**The task:** Your task is to copy a single run of lines that starts at the line with "Continue the three.js" and stops at the line with "the run on.", keeping both ends. Copy nothing else.
##### Provided material #####
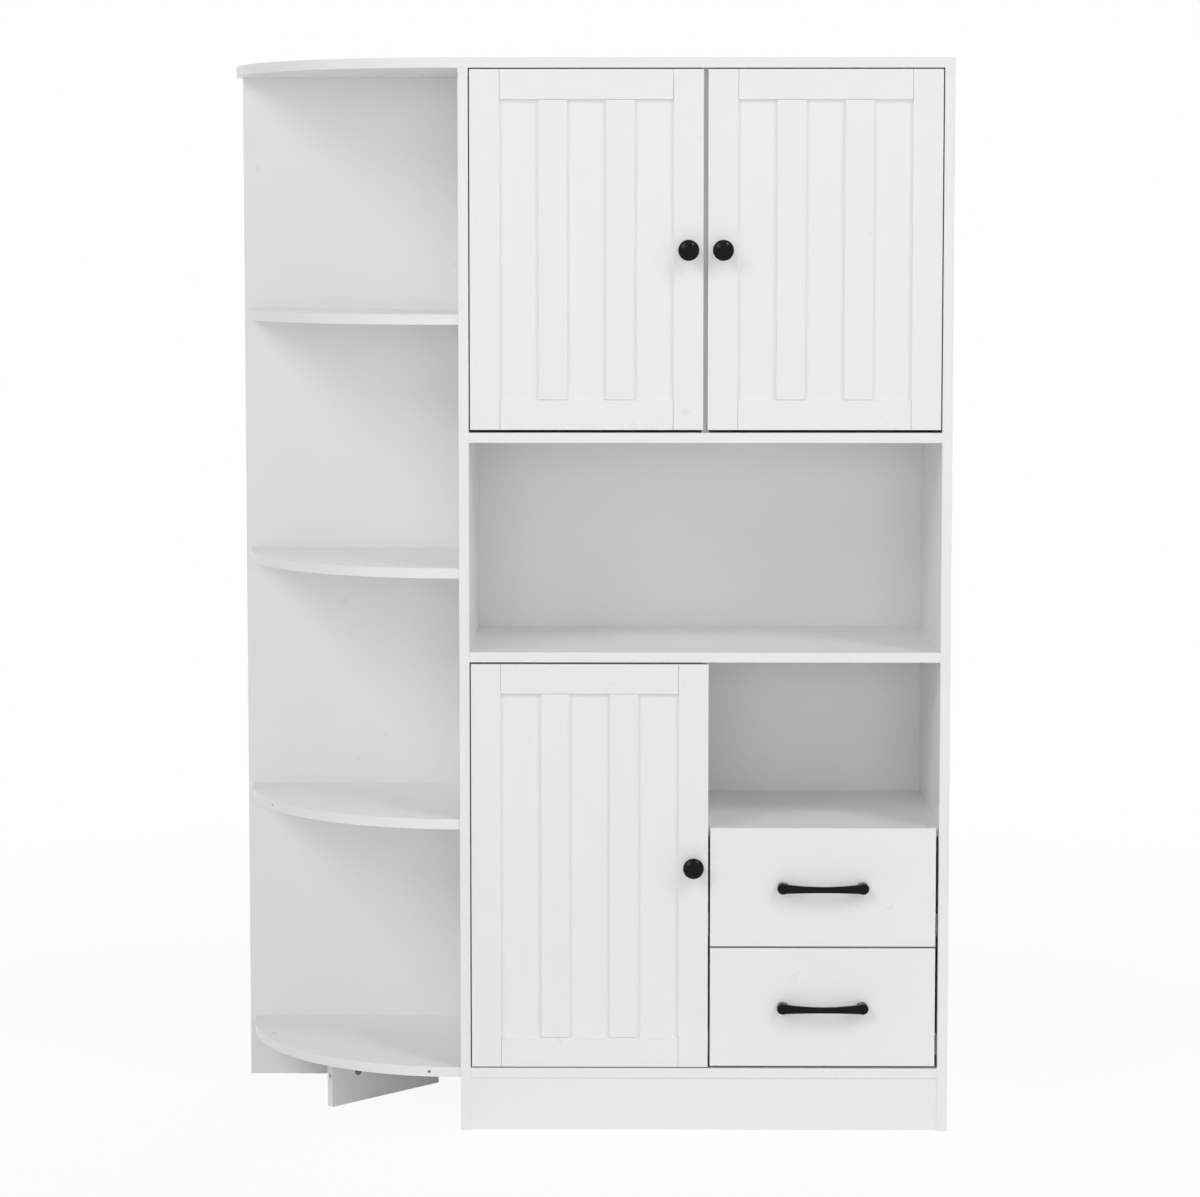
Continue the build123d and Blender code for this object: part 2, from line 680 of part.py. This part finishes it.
def make_slides(name, box_x, box_z, front_back_y):
    """The two ball slides of a drawer: outer rails, inner rails, and cages with their balls."""
    middle_z = box_z[0] + slide_height / 2
    start = front_back_y + slide_setback
    rail_y = (start, start + drawer_box_depth - slide_setback)
    sides = ((divider_right, 1, box_x[0], "divider_lower"), (inner_right, -1, box_x[1], "side_panel_right"))
    for wall, inward, face, panel in sides:
        make_outer_rail(wall, inward, rail_y, middle_z, panel)
        make_inner_rail(name, face, inward, rail_y, middle_z)
        make_ball_cage(name, wall, inward, start + cage_start, middle_z)


def slide_screw_places(web, towards, rail_y, middle_z):
    """Where a rail is screwed on, near its two ends."""
    into = Vector(towards, 0, 0)
    return [(Vector(web, y, middle_z), into) for y in (rail_y[0] + slide_screw_inset, rail_y[1] - slide_screw_inset)]


def slide_screw(seat, into):
    """A screw with a flat head, low enough for the ball cage to pass."""
    head = rod(seat, into * -1, screw_head_radius, slide_screw_head)
    mouth = seat - into * slide_screw_head
    recess = cross(mouth, into, screw_recess_span, screw_recess_width, slide_screw_recess_depth)
    return head + rod(seat, into, screw_radius, slide_screw_length) - recess


def make_outer_rail(wall, inward, rail_y, middle_z, panel):
    half = slide_height / 2
    web = wall + inward * slide_sheet
    rail = block((wall, web), rail_y, (middle_z - half, middle_z + half))
    for side in (-1, 1):
        edge = middle_z + side * half
        rail += block((wall, wall + inward * outer_lip), rail_y, (edge, edge - side * slide_sheet))
    for seat, into in slide_screw_places(web, -inward, rail_y, middle_z):
        keep("carcass_screws", slide_screw(seat, into))
        rail -= screw_hole(seat, into, slide_screw_length)
        cut(panel, screw_hole(seat, into, slide_screw_length))
    keep("slide_outer_rails", rail)


def inner_half_height():
    """Half the inner rail's height, from the ball that runs between it and the outer rail."""
    return slide_height / 2 - slide_sheet - 2 * (ball_radius + ball_play)


def make_inner_rail(name, face, inward, rail_y, middle_z):
    half = inner_half_height()
    web = face - inward * slide_sheet
    rail = block((face, web), rail_y, (middle_z - half, middle_z + half))
    for side in (-1, 1):
        edge = middle_z + side * half
        rail += block((face, face - inward * inner_lip), rail_y, (edge, edge - side * slide_sheet))
    for seat, into in slide_screw_places(web, inward, rail_y, middle_z):
        keep(f"{name}_screws", slide_screw(seat, into))
        rail -= screw_hole(seat, into, slide_screw_length)
        cut(f"{name}_sides", screw_hole(seat, into, slide_screw_length))
    keep(f"{name}_slide_inner_rails", rail)


def make_ball_cage(name, wall, inward, start, middle_z):
    """A folded strip between the rails, with two rows of balls in its flanges."""
    cage_y = (start, start + cage_length)
    ball_z = slide_height / 2 - slide_sheet - ball_play - ball_radius
    web = wall + inward * (slide_sheet + cage_gap)
    tip = wall + inward * (outer_lip - cage_play)
    edge = ball_z + cage_sheet / 2
    cage = block((web, web + inward * cage_sheet), cage_y, (middle_z - edge, middle_z + edge))
    balls = []
    ball_x = (web + inward * cage_sheet + tip) / 2
    first = start + (cage_length - (balls_in_row - 1) * ball_pitch) / 2
    for side in (-1, 1):
        z = middle_z + side * ball_z
        cage += block((web, tip), cage_y, (z - cage_sheet / 2, z + cage_sheet / 2))
        balls += [Pos(ball_x, first + step * ball_pitch, z) for step in range(balls_in_row)]
    for place in balls:
        cage -= place * Sphere(ball_radius + ball_play)
        keep(f"{name}_ball_cages", place * Sphere(ball_radius))
    keep(f"{name}_ball_cages", cage)


# The whole highboard

def make_carcass():
    make_top_panel()
    make_side_panels()
    make_full_shelf("bottom_panel", plinth_height)
    make_full_shelf("fixed_shelf_lower", lower_shelf_under)
    make_full_shelf("fixed_shelf_upper", upper_shelf_under)
    make_divider("divider_lower", "bottom_panel", "fixed_shelf_lower", (bottom_top, lower_shelf_under))
    make_divider("divider_upper", "fixed_shelf_upper", "top_panel", (upper_shelf_top, top_under))
    make_niche_board()
    make_plinth()
    make_back_panel()
    make_wing_back()
    for number in range(1, wing_shelf_count + 1):
        make_wing_shelf(number)
    make_wing_foot()


def make_all_shelves():
    upper_z = (upper_shelf_top, top_under)
    lower_z = (bottom_top, lower_shelf_under)
    upper = "adjustable_shelves_upper"
    make_adjustable_shelf(upper, inner_left, divider_left, upper_z, ("side_panel_left", "divider_upper"))
    make_adjustable_shelf(upper, divider_right, inner_right, upper_z, ("divider_upper", "side_panel_right"))
    lower_panels = ("side_panel_left", "divider_lower")
    make_adjustable_shelf("adjustable_shelf_lower", inner_left, divider_left, lower_z, lower_panels)


def make_all_doors():
    upper_z = (upper_shelf_top + upper_door_bottom_gap, top_under - upper_door_top_gap)
    lower_z = (bottom_top + lower_door_bottom_gap, lower_shelf_under - lower_door_top_gap)
    left_edge = inner_left + door_side_gap
    right_edge = inner_right - door_side_gap
    half_gap = door_middle_gap / 2
    make_door("door_upper_left", (left_edge, divider_x - half_gap), upper_z, True, sum(upper_z) / 2)
    make_door("door_upper_right", (divider_x + half_gap, right_edge), upper_z, False, sum(upper_z) / 2)
    make_door("door_lower", (left_edge, divider_right), lower_z, True, sum(lower_z) / 2)


def make_all_drawers():
    room = niche_top - bottom_top - drawer_gap_below - (drawer_count - 1) * drawer_gap_between
    height = room / drawer_count
    for number in range(drawer_count):
        top = niche_top - number * (height + drawer_gap_between)
        make_drawer(("drawer_top", "drawer_bottom")[number], (top - height, top))


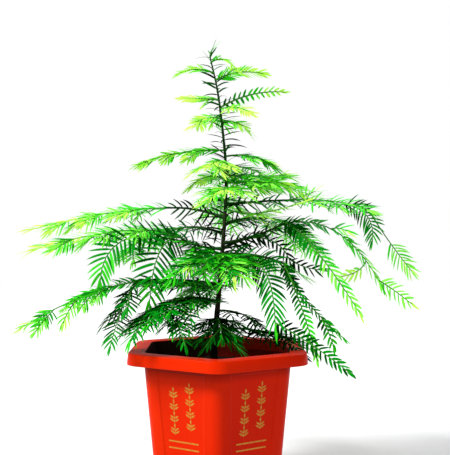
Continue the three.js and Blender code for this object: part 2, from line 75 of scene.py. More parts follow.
SEED = 1907
SEED_STEP = 101
WORD = 0xFFFFFFFF
STRIDE = 0x6D2B79F5
LENGTH_POINTS = 33
HEIGHT_POINTS = 2001


class Draws:
    """A repeatable run of numbers from 0 to 1, the same as the one that the solids were grown from."""

    def __init__(self, seed: int) -> None:
        """Starts the run.

        Args:
            seed: Whole number that the run follows from.
        """
        self.state = seed & WORD

    def __call__(self) -> float:
        """Moves the run on.

        Returns:
            The next number, from 0 up to 1.
        """
        self.state = (self.state + STRIDE) & WORD
        mixed = ((self.state ^ (self.state >> 15)) * (self.state | 1)) & WORD
        mixed = ((mixed + (((mixed ^ (mixed >> 7)) * (mixed | 61)) & WORD)) ^ mixed) & WORD
        return (mixed ^ (mixed >> 14)) / (WORD + 1)

    def uneven(self, spread: float) -> float:
        """Returns a number up to half of the spread either side of nought."""
        return spread * (self() - 0.5)


def lerp(low: float, high: float, share: float) -> float:
    """Returns the value at a share of the way from low to high."""
    return low + (high - low) * share


def unit(rows: np.ndarray) -> np.ndarray:
    """Returns each row of an array at length 1."""
    return rows / np.linalg.norm(rows, axis=-1, keepdims=True)


@dataclass(frozen=True)
class Habit:
    """How the needles of one kind of shoot stand and are shaped.

    Spacing is the step from one to the next along a shoot, and spread is the angle between shoot and
    needle at the root in degrees. Angle and lift are how unevenly they stand. Sweep, droop and twist are
    how far each bends forward, hangs and turns.
    """

    spacing: float = 2.1
    spread: float = 68.0
    angle: float = 12.0
    lift: float = 24.0
    width: float = 2.0
    sweep: float = 0.09
    droop: float = 0.07
    twist: float = 50.0


SPRAY_HABIT = Habit()
TUFT_HABIT = Habit(spacing=1.8, spread=42, angle=9, lift=22, width=2.3, twist=70)
LOOSE_HABIT = Habit(spacing=1.9, spread=53, lift=30, width=2.1, twist=80)
FROND_HABIT = Habit(spacing=3.1, spread=70, angle=8, lift=12, width=2.9, sweep=0.06)
SHORT_HABIT = Habit(spacing=2.5, spread=62, angle=14, lift=20, width=2.6, sweep=0.12)
BOUGH_HABIT = Habit(spacing=3.6, angle=34, lift=60, width=2.2, sweep=0.2, droop=0.14, twist=70)
LEADER_HABIT = Habit(spacing=2.3, width=2.0, sweep=0.05, droop=0.26, twist=130)
TIP_GAIN = 0.34
NO_GAP = (1.0, 1.0)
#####
**Correct answer:**
Continue the three.js and Blender code for this object: part 2, from line 75 of scene.py. More parts follow.
SEED = 1907
SEED_STEP = 101
WORD = 0xFFFFFFFF
STRIDE = 0x6D2B79F5
LENGTH_POINTS = 33
HEIGHT_POINTS = 2001


class Draws:
    """A repeatable run of numbers from 0 to 1, the same as the one that the solids were grown from."""

    def __init__(self, seed: int) -> None:
        """Starts the run.

        Args:
            seed: Whole number that the run follows from.
        """
        self.state = seed & WORD

    def __call__(self) -> float:
        """Moves the run on.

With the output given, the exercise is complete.